> **Information given**:
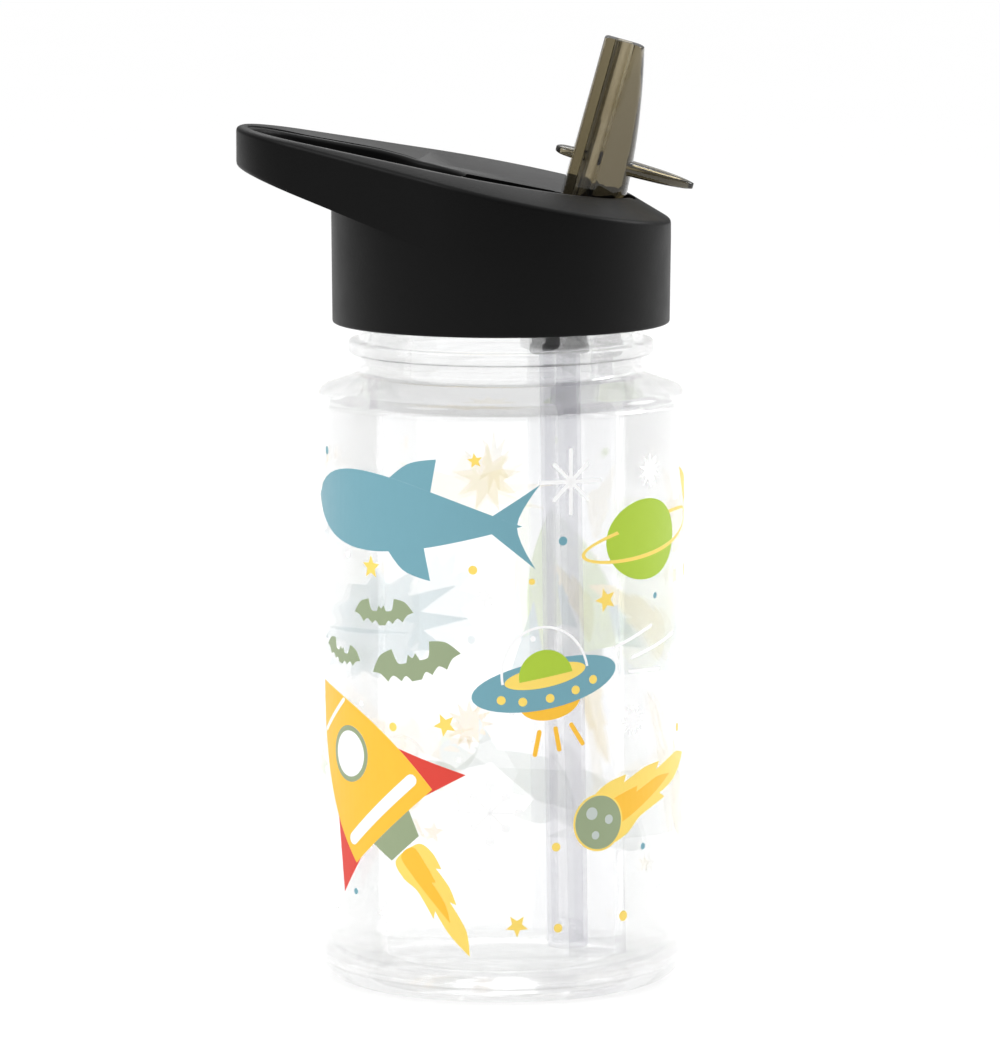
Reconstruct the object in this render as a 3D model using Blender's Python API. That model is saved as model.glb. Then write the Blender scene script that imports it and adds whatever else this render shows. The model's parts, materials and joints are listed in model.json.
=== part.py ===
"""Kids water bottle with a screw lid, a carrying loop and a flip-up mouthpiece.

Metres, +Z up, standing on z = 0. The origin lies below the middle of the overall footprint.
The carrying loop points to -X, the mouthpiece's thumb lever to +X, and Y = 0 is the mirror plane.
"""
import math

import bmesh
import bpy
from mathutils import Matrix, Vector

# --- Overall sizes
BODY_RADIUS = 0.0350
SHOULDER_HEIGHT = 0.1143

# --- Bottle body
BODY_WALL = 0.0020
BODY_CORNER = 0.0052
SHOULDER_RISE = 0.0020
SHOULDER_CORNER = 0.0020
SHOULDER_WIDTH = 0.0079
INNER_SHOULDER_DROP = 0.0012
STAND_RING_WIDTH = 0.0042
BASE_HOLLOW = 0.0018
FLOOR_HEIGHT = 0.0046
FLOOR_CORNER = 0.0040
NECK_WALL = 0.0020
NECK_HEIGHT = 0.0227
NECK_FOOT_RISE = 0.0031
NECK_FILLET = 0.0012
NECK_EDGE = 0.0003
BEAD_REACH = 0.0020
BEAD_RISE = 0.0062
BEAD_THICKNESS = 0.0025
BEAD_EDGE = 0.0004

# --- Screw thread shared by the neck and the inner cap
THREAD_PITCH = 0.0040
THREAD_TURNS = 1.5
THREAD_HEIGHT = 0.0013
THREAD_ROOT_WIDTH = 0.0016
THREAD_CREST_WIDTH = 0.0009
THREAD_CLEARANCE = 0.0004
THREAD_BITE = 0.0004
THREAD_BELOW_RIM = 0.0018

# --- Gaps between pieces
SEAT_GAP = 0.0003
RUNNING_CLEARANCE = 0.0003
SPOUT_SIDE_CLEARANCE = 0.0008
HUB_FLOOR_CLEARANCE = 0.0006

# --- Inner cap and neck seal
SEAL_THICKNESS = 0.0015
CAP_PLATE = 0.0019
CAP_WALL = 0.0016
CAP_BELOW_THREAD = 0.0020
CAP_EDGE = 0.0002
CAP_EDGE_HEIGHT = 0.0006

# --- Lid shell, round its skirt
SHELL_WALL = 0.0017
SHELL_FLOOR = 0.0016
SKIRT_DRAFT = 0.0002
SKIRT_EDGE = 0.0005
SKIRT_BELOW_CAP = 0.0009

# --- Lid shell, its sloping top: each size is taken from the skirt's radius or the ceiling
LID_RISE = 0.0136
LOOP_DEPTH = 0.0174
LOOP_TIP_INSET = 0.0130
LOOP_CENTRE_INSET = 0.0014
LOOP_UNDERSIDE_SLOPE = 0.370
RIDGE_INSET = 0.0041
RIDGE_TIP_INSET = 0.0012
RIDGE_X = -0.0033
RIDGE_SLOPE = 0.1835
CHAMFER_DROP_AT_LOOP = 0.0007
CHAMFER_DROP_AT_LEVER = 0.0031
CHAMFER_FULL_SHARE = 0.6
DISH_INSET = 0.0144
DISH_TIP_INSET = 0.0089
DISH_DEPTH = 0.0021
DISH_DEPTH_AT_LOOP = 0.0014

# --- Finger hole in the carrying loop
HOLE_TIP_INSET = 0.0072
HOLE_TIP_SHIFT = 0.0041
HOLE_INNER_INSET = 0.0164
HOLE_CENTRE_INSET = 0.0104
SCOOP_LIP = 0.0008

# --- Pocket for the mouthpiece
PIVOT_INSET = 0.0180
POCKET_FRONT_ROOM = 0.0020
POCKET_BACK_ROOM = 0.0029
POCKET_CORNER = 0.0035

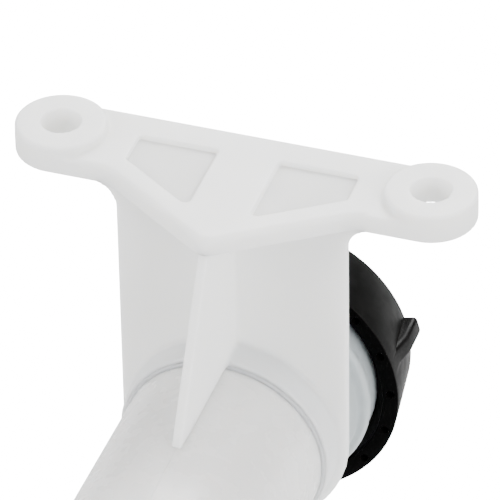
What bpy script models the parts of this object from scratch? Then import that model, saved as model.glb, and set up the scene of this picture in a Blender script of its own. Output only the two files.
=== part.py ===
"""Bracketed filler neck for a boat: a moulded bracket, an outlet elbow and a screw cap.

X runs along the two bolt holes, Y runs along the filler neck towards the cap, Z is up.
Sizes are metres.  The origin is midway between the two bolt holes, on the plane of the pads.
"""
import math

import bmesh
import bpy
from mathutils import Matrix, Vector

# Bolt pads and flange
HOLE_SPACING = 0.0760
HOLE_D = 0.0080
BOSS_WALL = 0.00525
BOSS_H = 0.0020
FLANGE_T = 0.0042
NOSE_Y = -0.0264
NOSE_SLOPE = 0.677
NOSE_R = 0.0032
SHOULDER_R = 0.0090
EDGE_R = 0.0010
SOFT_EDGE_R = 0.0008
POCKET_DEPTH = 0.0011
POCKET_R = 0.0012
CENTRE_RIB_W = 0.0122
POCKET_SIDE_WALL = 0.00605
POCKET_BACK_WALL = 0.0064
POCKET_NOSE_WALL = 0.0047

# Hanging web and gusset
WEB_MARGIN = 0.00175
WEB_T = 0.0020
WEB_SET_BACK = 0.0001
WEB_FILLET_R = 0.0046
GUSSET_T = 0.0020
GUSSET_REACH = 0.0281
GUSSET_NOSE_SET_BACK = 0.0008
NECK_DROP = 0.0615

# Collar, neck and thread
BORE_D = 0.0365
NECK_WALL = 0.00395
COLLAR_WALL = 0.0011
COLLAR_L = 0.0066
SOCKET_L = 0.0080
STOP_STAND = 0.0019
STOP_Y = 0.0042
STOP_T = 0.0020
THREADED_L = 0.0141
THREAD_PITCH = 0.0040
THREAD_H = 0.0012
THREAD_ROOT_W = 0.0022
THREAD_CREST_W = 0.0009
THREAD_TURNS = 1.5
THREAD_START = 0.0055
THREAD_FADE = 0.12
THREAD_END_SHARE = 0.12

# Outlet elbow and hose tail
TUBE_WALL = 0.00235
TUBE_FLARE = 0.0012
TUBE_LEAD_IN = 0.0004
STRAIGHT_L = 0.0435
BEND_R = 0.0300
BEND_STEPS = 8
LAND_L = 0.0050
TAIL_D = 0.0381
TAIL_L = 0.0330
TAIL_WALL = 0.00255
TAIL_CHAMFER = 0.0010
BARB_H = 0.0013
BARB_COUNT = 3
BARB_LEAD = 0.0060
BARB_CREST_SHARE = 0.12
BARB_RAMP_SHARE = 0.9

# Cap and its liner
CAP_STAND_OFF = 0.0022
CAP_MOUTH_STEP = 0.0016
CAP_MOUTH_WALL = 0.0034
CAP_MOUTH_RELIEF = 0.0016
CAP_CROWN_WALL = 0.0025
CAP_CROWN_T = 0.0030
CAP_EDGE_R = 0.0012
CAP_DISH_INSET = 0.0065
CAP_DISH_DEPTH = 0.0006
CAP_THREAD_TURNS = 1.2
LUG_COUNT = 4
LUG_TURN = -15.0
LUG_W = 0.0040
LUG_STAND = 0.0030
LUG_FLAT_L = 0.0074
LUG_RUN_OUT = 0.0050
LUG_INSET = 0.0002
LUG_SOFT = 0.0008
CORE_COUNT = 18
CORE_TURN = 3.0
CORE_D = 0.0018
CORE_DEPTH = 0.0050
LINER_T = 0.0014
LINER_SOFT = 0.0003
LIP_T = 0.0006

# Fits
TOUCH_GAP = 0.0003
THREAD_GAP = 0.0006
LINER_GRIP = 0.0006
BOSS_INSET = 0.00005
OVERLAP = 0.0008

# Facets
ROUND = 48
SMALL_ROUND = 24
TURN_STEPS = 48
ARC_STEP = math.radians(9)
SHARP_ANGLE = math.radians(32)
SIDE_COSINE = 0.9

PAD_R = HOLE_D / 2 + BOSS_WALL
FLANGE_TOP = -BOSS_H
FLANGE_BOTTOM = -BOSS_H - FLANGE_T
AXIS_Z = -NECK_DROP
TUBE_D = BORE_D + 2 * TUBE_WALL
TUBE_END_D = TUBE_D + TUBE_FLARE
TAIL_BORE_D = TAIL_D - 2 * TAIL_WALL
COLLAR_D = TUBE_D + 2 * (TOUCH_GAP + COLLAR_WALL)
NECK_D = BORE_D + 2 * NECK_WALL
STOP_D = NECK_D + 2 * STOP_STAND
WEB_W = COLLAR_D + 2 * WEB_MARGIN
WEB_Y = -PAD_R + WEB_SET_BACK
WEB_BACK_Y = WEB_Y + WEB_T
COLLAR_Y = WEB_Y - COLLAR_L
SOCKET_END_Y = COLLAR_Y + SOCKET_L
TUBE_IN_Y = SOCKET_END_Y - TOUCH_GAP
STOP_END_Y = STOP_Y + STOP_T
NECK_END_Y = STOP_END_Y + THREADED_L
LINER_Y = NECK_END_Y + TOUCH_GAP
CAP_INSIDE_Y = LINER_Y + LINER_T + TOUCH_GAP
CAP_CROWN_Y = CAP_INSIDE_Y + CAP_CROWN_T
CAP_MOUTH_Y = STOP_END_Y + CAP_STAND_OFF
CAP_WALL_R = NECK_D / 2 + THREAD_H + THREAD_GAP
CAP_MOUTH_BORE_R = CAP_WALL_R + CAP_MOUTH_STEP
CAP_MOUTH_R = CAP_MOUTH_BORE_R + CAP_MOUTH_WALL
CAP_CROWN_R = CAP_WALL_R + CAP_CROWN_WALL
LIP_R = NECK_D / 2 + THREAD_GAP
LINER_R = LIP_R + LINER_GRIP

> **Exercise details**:
Starting at the top of the data above, repeat every line exactly until the line containing "SKIRT_BELOW_CAP = 0.0009" has been given, then stop.

> **Full answer**:
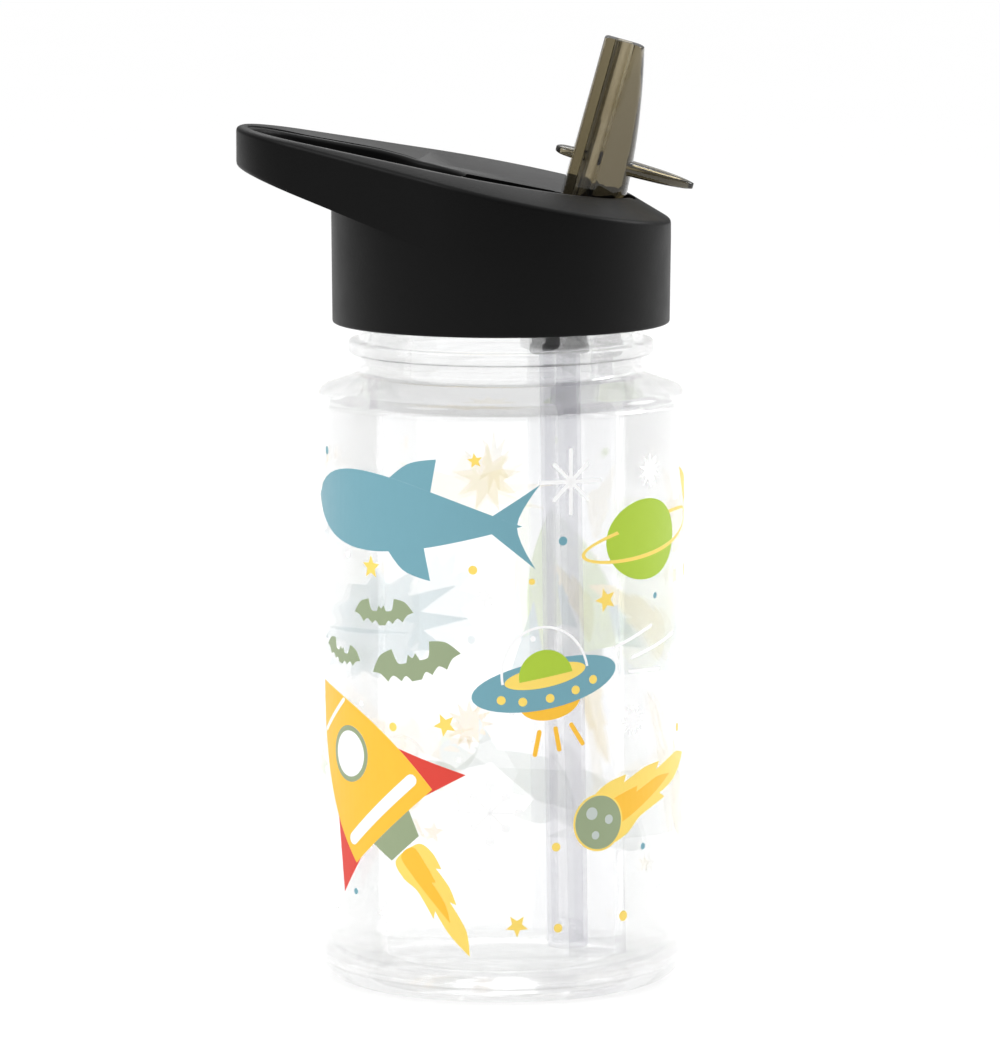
Reconstruct the object in this render as a 3D model using Blender's Python API. That model is saved as model.glb. Then write the Blender scene script that imports it and adds whatever else this render shows. The model's parts, materials and joints are listed in model.json.
=== part.py ===
"""Kids water bottle with a screw lid, a carrying loop and a flip-up mouthpiece.

Metres, +Z up, standing on z = 0. The origin lies below the middle of the overall footprint.
The carrying loop points to -X, the mouthpiece's thumb lever to +X, and Y = 0 is the mirror plane.
"""
import math

import bmesh
import bpy
from mathutils import Matrix, Vector

# --- Overall sizes
BODY_RADIUS = 0.0350
SHOULDER_HEIGHT = 0.1143

# --- Bottle body
BODY_WALL = 0.0020
BODY_CORNER = 0.0052
SHOULDER_RISE = 0.0020
SHOULDER_CORNER = 0.0020
SHOULDER_WIDTH = 0.0079
INNER_SHOULDER_DROP = 0.0012
STAND_RING_WIDTH = 0.0042
BASE_HOLLOW = 0.0018
FLOOR_HEIGHT = 0.0046
FLOOR_CORNER = 0.0040
NECK_WALL = 0.0020
NECK_HEIGHT = 0.0227
NECK_FOOT_RISE = 0.0031
NECK_FILLET = 0.0012
NECK_EDGE = 0.0003
BEAD_REACH = 0.0020
BEAD_RISE = 0.0062
BEAD_THICKNESS = 0.0025
BEAD_EDGE = 0.0004

# --- Screw thread shared by the neck and the inner cap
THREAD_PITCH = 0.0040
THREAD_TURNS = 1.5
THREAD_HEIGHT = 0.0013
THREAD_ROOT_WIDTH = 0.0016
THREAD_CREST_WIDTH = 0.0009
THREAD_CLEARANCE = 0.0004
THREAD_BITE = 0.0004
THREAD_BELOW_RIM = 0.0018

# --- Gaps between pieces
SEAT_GAP = 0.0003
RUNNING_CLEARANCE = 0.0003
SPOUT_SIDE_CLEARANCE = 0.0008
HUB_FLOOR_CLEARANCE = 0.0006

# --- Inner cap and neck seal
SEAL_THICKNESS = 0.0015
CAP_PLATE = 0.0019
CAP_WALL = 0.0016
CAP_BELOW_THREAD = 0.0020
CAP_EDGE = 0.0002
CAP_EDGE_HEIGHT = 0.0006

# --- Lid shell, round its skirt
SHELL_WALL = 0.0017
SHELL_FLOOR = 0.0016
SKIRT_DRAFT = 0.0002
SKIRT_EDGE = 0.0005
SKIRT_BELOW_CAP = 0.0009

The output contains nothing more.